The Just and Loving Gaze of God With Us:
Paul’s Apocalyptic Political Theology
Publisher : Wipf & Stock
(February 15, 2019)
Language : English
Paperback : 308 pages
ISBN-10 : 1532666438
ISBN-13 : 978-1532666438
To counter the exploitation and violence of modern politics, critics of the left have found an ally in Paul and his apocalyptic resistance to the powers. In this book, Hank Spaulding shows why those critics are valuable, but not radical enough. They want Paul without Christ, incarnation without the Incarnation. Spaulding’s book is an important and insightful contribution to a fully theological political theology, one truly capable of finding a way through the problems of modern politics.
—William T. Cavanaugh
DePaul University
In recent years, Paul has become the subject of renewed interest among political philosophers. These philosophers deploy Paul as a means to deconstruct late modern political issues such as liberalism, biopolitics, and sovereignty. However, these philosophers ultimately truncate Paul’s message to fit nontheistic, materialist ends. Such an approach polarizes interpreters, often leading either to a full endorsement or full rejection.
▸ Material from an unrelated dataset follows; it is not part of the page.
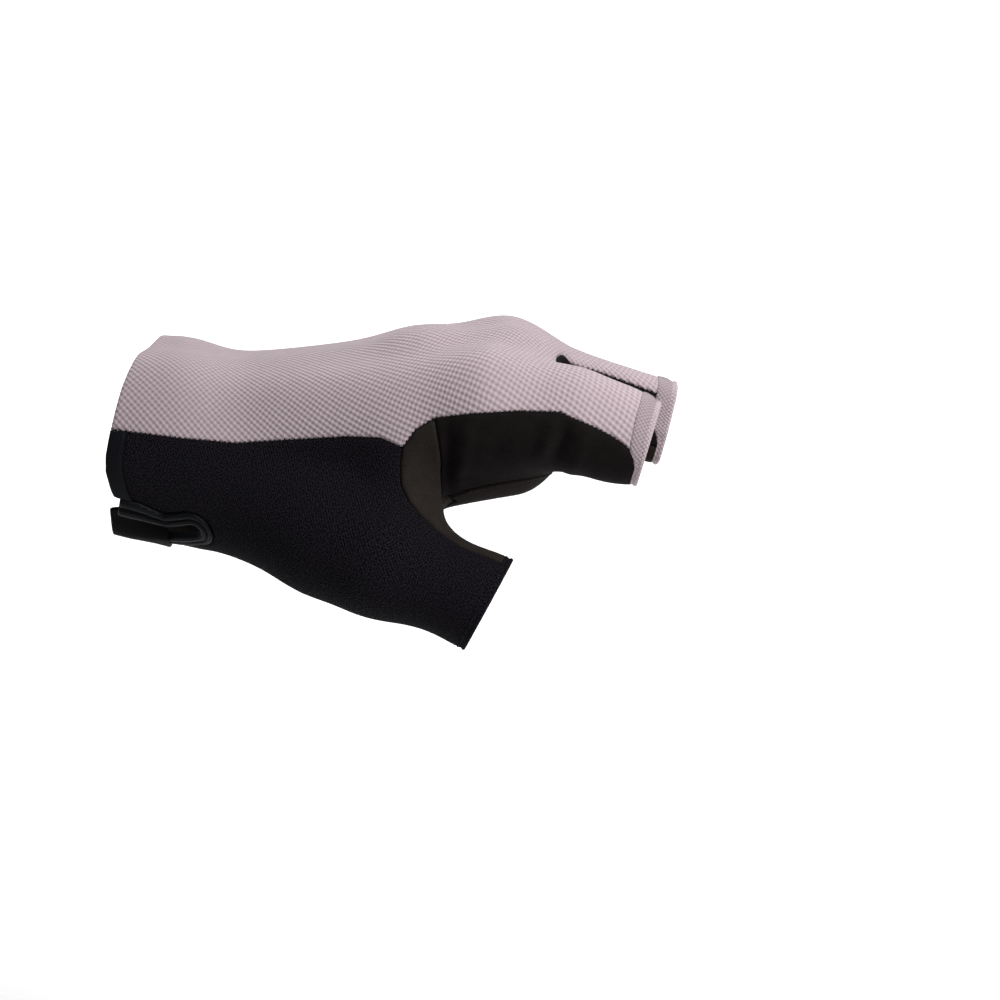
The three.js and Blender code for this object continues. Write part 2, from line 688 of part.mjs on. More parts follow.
// Each panel is the surface cut in turn along the open ends, the hems, the areas before it and
// its own seams
function panels() {
  const surface = scoredForm();
  const sample = (fn) => surface.vertices.map(fn);
  const hems = HEM_AREAS.map((area) => sample((p) => -area(p)));
  const areas = PANELS.map((panel) => sample(panel.area));
  const ends = sample((p) => cloth(p) + SEAM_GAP / 2);
  const solids = PANELS.map((panel, n) => {
    if (!panel.name) return null;
    const others = areas.slice(0, n).map((values) => values.map((value) => -value));
    const fields = [ends, ...hems, ...others, areas[n]];
    const start = { ...surface, fields };
    const cut = fields.reduce((mesh, _, field) => trim(mesh, field, SEAM_GAP / 2), start);
    return piece(panel.name, thicken(largestPiece(cut), panel.raise), panel.look);
  });
  return solids.filter(Boolean);
}

// Goes outward from a point until the form has the value `level`
function castTo(start, direction, level) {
  let reach = 0;
  for (let i = 0; i < CAST_ROUNDS; i++) {
    reach += CAST_SHARE * (level - form(add(start, scale(direction, reach))));
  }
  return add(start, scale(direction, reach));
}

// Longest run of turns in which `side` is clear of its neighbours, at one distance inside the end
function clearTurns(spot, side) {
  const step = (2 * Math.PI) / TURN_COUNT;
  const isClear = (turn) => side(spot(turn)) > SEAM_GAP / 2;
  const turns = Array.from({ length: TURN_COUNT }, (_, i) => i * step);
  const start = turns.find((turn) => !isClear(turn - step) && isClear(turn));
  let finish = start;
  while (isClear(finish + step)) finish += step;
  const edge = (inside, outside) => {
    let [clear, blocked] = [inside, outside];
    for (let i = 0; i < TURN_HALVINGS; i++) {
      const middle = (clear + blocked) / 2;
      if (isClear(middle)) clear = middle;
      else blocked = middle;
    }
    return clear;
  };
  return [edge(start, start - step), edge(finish, finish + step)];
}

// Solid band along an open end
function rimSolid({ name, end, width = () => CUFF_BINDING_WIDTH, side, look }) {
  const out = unit(end.out);
  const sideways = unit(cross(out, [0, 1, 0]));
  const across = cross(out, sideways);
  const raise = side ? BINDING_RAISE : HEM_RAISE;
  const spot = (turn, share, level) => {
    const direction = add(scale(sideways, Math.cos(turn)), scale(across, Math.sin(turn)));
    const edge = castTo(end.at, direction, 0);
    const depth = share * (width(edge) - SEAM_GAP / 2);
    let start = sub(end.at, scale(out, depth));
    for (let i = 0; i < DEPTH_ROUNDS; i++) {
      start = sub(start, scale(out, depth - insideEnd(end, castTo(start, direction, 0))));
    }
    return castTo(start, direction, level);
  };
  const turns = (share) => (side ? clearTurns((turn) => spot(turn, share, 0), side) : [0, 2 * Math.PI]);
  const [first, last] = turns(0);
  const steps = side ? Math.ceil(((last - first) / (2 * Math.PI)) * CUFF_STEPS) : HEM_STEPS;
  const count = side ? steps + 1 : steps;
  const outer = [];
  const inner = [];
  const triangles = [];
  for (let row = 0; row <= RIM_ROWS; row++) {
    const share = row / RIM_ROWS;
    const [from, to] = turns(share);
    for (let i = 0; i < count; i++) {
      const turn = mix(from, to, i / steps);
      outer.push(spot(turn, share, raise));
      inner.push(spot(turn, share, -WALL));
    }
    for (let i = 0; row > 0 && i < steps; i++) {
      const here = row * count + i;
      const next = row * count + ((i + 1) % count);
      triangles.push([here, next, next - count], [here, next - count, here - count]);
    }
  }
  return piece(name, closeSkins(outer, inner, triangles), look);
}

// Strap: a flat tab that comes up round the wrist from the palm, passes through the slit
// and tucks under the upper edge of its binding, where its cuff side tapers
function strapPoint(x, arc, level) {
  const turn = arc / WRIST_RADIUS;
  const out = [0, -Math.cos(turn), -Math.sin(turn)];
  const centre = [x, WRIST_AXIS.y, WRIST_AXIS.z];
  return castTo(centre, out, level);
}

function wristStrap() {
  const [, neck, mouth] = SLIT;
  const outer = [];
  const inner = [];
  const triangles = [];
  const under = -WALL - SEAM_GAP - STRAP_THICKNESS;
  const over = BINDING_RAISE + SEAM_GAP;
  for (let i = 0; i <= STRAP_STEPS_ACROSS; i++) {
    const x = mix(STRAP_LEFT, STRAP_RIGHT, i / STRAP_STEPS_ACROSS);
    const t = (neck.x - x) / (neck.x - mouth.x);
    const centre = mix(neck.arc, mouth.arc, t);
    const half = mix(neck.r, mouth.r, t) * STRAP_CROSSING;
    for (let j = 0; j <= STRAP_STEPS_ALONG; j++) {
      const arc = mix(centre - half - STRAP_TUCK, STRAP_END_ARC, j / STRAP_STEPS_ALONG);
      const rise = THREE.MathUtils.smoothstep(arc, centre - half, centre + half);
      const level = mix(under, over, rise);
      const past = arc - centre + half;
      const narrow = 1 - THREE.MathUtils.smoothstep(past, STRAP_TAPER_FROM, STRAP_TAPER_TO);
      const at = mix(x + STRAP_TAPER * narrow, x, i / STRAP_STEPS_ACROSS);
      outer.push(strapPoint(at, arc, level + STRAP_THICKNESS));
      inner.push(strapPoint(at, arc, level));
      if (i > 0 && j > 0) {
        const corner = i * (STRAP_STEPS_ALONG + 1) + j;
        const left = corner - STRAP_STEPS_ALONG - 1;
        triangles.push([left - 1, left, corner], [left - 1, corner, corner - 1]);
      }
    }
  }
  return piece('wrist_strap', closeSkins(outer, inner, triangles), LOOKS.webbing);
}

const glove = new THREE.Group();
glove.name = 'cycling_glove';
glove.add(...panels(), ...RIMS.map(rimSolid), wristStrap());

export default glove;
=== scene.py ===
import math
from functools import lru_cache, partial

import bpy
import numpy as np
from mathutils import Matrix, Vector


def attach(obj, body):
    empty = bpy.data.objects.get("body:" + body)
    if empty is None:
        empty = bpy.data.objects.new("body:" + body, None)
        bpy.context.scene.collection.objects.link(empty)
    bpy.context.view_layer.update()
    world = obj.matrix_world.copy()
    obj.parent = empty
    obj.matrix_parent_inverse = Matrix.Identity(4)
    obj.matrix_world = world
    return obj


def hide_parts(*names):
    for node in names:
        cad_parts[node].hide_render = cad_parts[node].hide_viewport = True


bl_info = {
    "name": "Cycling Glove",
    "version": (1, 0, 0),
    "blender": (4, 5, 0),
    "location": "View3D > Sidebar > Glove",
    "description": "Dresses the packed frame of a worn short-finger cycling glove",
    "category": "Add Mesh",
}

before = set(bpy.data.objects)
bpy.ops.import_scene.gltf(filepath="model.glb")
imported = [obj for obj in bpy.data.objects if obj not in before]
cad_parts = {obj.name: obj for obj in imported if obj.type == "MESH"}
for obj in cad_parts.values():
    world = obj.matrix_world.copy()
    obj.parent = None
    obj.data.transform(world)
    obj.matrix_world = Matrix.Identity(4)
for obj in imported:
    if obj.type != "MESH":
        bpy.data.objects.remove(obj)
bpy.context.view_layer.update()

# Sizes in millimetres, as in the part's source
MM = 0.001
WALL = 1.5
SEAM_GAP = 0.03
BLEND = 3
SLOT_HALF_WIDTH = 1.1
SLOT_FLARE = 0.3
SLOT_FLARE_HEIGHT = 12
SLOT_FLARE_RUN = 10
SLOT_ROUNDING = 0.7
SLOT_LINE_OFFSET = 2.86
GUSSET_HALF_HEIGHT = 4.4
GUSSET_LEAD = 3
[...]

In this work, Spaulding adds a needed voice in this conversation. By neither fully endorsing nor fully rejecting the new approach to Paul, Spaulding argues that Paul’s message is both materialist and faithful to the Christian tradition. Spaulding critically utilizes both the new approach and recent studies in apocalyptic interpretations of Paul in order to articulate a Pauline political theology for our time. Pauline apocalyptic emphasizes the already disruptive nature of the incarnation, crucifixion, and resurrection of Jesus of Nazareth that wrests humanity from under the sovereignty of the fallen powers and places them under the Lordship of Christ. Apocalyptic is nourished by the promise of the eschatological hope of the not-yet-finished work of Christ. The church that follows the Lordship of Christ is called forth into being in the tension of the present Lordship of Christ and the not-yet transformation of the cosmos. Such a tension begets practices that form the political commitment of what philosopher Iris Murdoch calls the just and loving gaze, namely the central conviction that, in order to live good (political) lives, one must be taught to see.
Endorsement
Provoked by recent philosophical interest in the Apostle Paul, Spaulding here pushes back into Paul’s inalienably theological politics in pursuit of an understanding of Christian political responsibility today. The resulting theological, biblical, and philosophical conversation that ensues is rich and engaging, drawing together a range of voices (when did Wesley, Käsemann, Arendt, and Murdoch last meet one another on the pages of a book!). It offers a compelling vision of an inhabitable Pauline politics of both the already and the not yet.